▶ **Do this**
Starting at the line that contains "before = set(bpy.data.objects)", copy every line down to the line that contains "obj.data.transform(world)", inclusive, exactly as it stands. Omit all other lines.

▶ **Dataset**
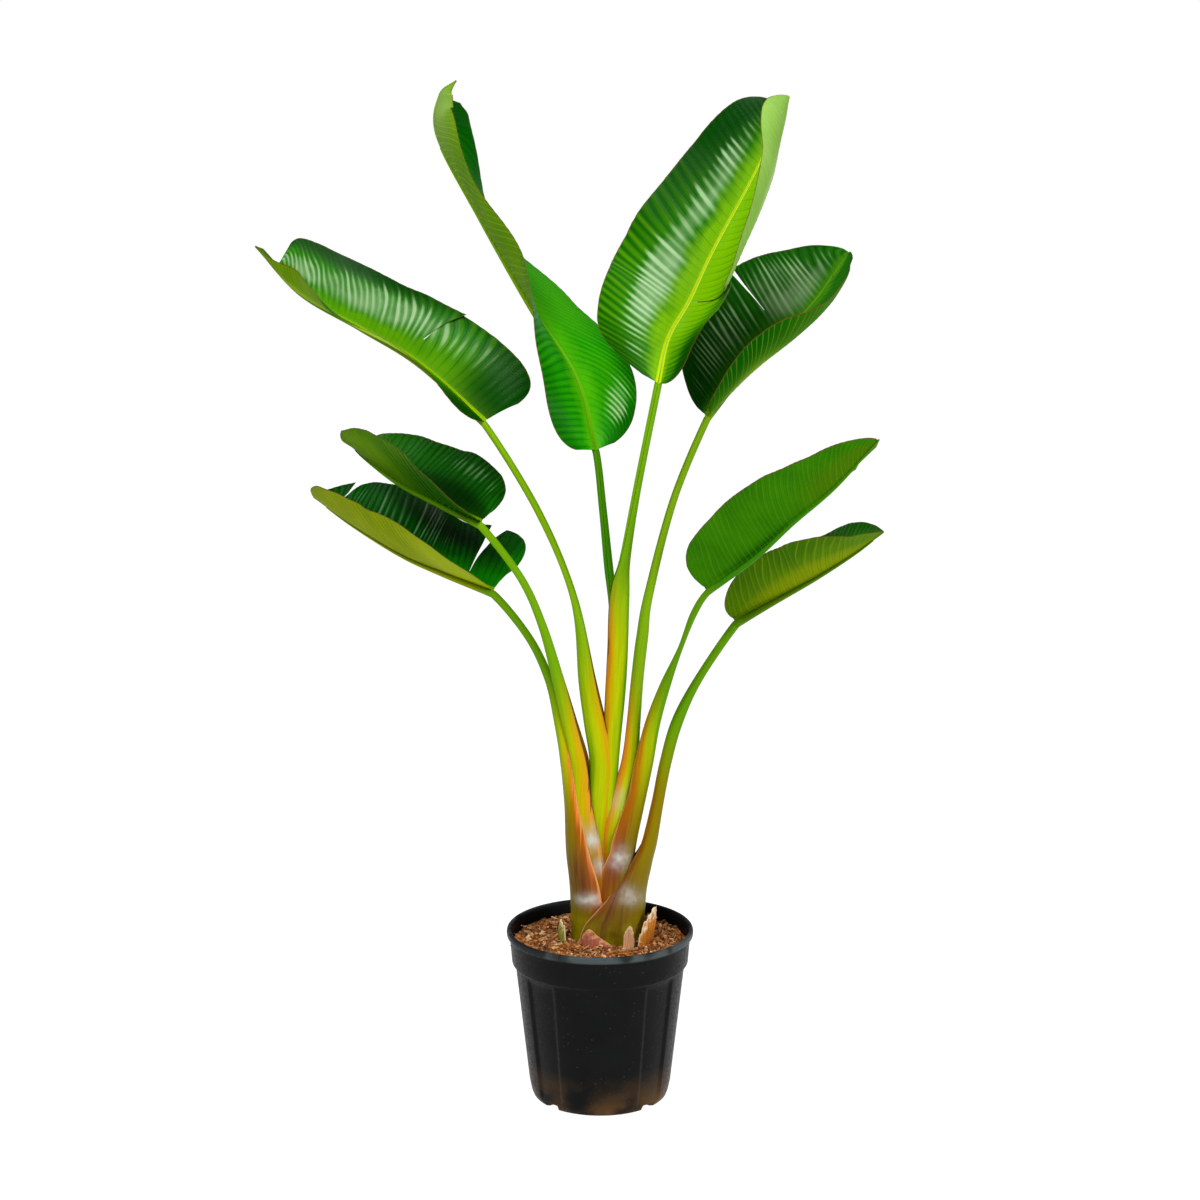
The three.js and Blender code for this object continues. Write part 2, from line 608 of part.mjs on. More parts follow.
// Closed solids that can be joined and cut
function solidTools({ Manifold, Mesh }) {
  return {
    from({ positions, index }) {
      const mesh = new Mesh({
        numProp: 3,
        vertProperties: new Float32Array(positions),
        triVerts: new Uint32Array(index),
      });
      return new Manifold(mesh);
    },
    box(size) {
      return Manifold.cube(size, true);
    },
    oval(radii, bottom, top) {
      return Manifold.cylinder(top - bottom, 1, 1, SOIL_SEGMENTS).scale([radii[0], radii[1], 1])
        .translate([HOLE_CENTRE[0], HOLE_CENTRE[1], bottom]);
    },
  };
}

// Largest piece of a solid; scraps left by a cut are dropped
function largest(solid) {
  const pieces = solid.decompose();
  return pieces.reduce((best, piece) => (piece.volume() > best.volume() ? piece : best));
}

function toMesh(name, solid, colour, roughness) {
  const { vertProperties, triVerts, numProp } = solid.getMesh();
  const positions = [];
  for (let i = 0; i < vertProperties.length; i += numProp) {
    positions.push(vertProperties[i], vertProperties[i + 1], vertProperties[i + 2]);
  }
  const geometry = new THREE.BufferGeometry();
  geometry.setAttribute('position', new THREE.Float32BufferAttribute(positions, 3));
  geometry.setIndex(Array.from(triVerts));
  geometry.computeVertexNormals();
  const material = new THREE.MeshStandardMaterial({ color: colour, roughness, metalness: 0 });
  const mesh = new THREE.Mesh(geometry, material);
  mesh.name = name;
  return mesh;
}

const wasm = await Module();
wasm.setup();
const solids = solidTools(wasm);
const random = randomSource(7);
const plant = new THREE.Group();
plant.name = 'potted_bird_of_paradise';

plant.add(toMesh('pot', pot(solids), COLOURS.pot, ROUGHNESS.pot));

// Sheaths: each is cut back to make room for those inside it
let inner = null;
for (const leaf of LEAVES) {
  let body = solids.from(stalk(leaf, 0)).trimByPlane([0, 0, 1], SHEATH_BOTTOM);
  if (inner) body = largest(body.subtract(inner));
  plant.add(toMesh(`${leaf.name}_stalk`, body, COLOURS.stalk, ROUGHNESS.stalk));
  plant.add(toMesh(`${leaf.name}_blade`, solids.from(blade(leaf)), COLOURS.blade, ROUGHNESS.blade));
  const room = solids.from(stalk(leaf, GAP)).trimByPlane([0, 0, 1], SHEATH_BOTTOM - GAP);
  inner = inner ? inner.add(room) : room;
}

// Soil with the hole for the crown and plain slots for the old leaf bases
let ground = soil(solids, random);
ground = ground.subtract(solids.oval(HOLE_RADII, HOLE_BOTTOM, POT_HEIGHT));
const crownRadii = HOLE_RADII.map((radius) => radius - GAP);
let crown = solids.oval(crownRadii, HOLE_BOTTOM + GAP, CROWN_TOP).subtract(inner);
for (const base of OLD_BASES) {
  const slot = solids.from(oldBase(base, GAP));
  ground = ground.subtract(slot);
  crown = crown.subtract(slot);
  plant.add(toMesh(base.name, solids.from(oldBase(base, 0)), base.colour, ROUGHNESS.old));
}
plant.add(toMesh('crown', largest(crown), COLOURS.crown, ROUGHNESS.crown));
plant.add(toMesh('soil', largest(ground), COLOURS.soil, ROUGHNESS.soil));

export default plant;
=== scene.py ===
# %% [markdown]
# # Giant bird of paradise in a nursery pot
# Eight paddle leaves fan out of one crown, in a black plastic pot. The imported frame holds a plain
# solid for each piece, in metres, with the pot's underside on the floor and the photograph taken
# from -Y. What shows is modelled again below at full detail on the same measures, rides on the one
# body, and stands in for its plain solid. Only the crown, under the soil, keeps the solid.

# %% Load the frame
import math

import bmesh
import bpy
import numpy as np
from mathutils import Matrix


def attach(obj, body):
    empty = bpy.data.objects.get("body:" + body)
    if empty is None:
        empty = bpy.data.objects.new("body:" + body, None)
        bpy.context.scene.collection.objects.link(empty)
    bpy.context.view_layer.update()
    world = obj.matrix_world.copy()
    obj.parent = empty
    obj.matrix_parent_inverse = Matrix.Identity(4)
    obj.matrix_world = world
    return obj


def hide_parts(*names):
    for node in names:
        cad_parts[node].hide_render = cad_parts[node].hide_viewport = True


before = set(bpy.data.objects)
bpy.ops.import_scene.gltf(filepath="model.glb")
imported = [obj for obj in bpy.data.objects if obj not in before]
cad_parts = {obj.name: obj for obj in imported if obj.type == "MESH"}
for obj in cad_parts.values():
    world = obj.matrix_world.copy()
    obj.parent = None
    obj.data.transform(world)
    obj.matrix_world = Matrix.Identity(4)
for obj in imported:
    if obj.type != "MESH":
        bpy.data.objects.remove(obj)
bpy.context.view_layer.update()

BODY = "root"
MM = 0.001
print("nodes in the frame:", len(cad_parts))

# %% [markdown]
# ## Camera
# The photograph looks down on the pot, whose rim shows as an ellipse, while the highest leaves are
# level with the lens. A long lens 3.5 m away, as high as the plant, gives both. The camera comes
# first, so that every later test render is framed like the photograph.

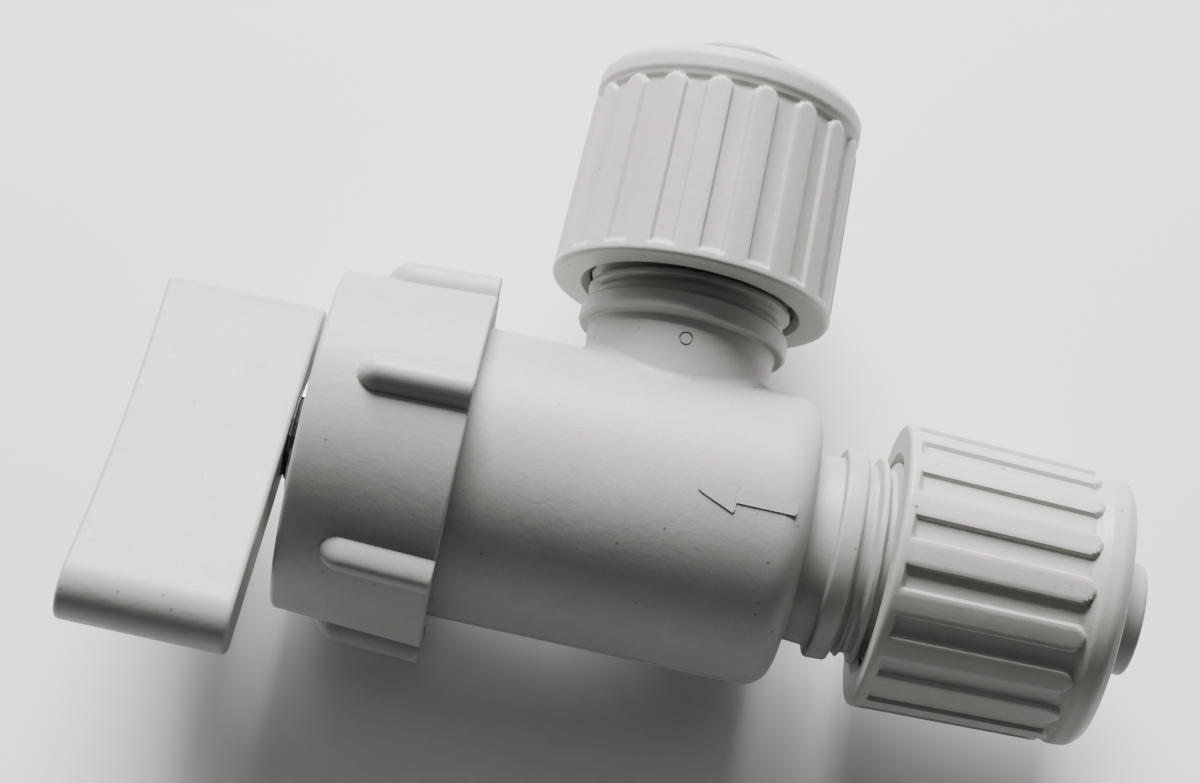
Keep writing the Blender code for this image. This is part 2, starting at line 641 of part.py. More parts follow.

▶ **Task result**
before = set(bpy.data.objects)
bpy.ops.import_scene.gltf(filepath="model.glb")
imported = [obj for obj in bpy.data.objects if obj not in before]
cad_parts = {obj.name: obj for obj in imported if obj.type == "MESH"}
for obj in cad_parts.values():
    world = obj.matrix_world.copy()
    obj.parent = None
    obj.data.transform(world)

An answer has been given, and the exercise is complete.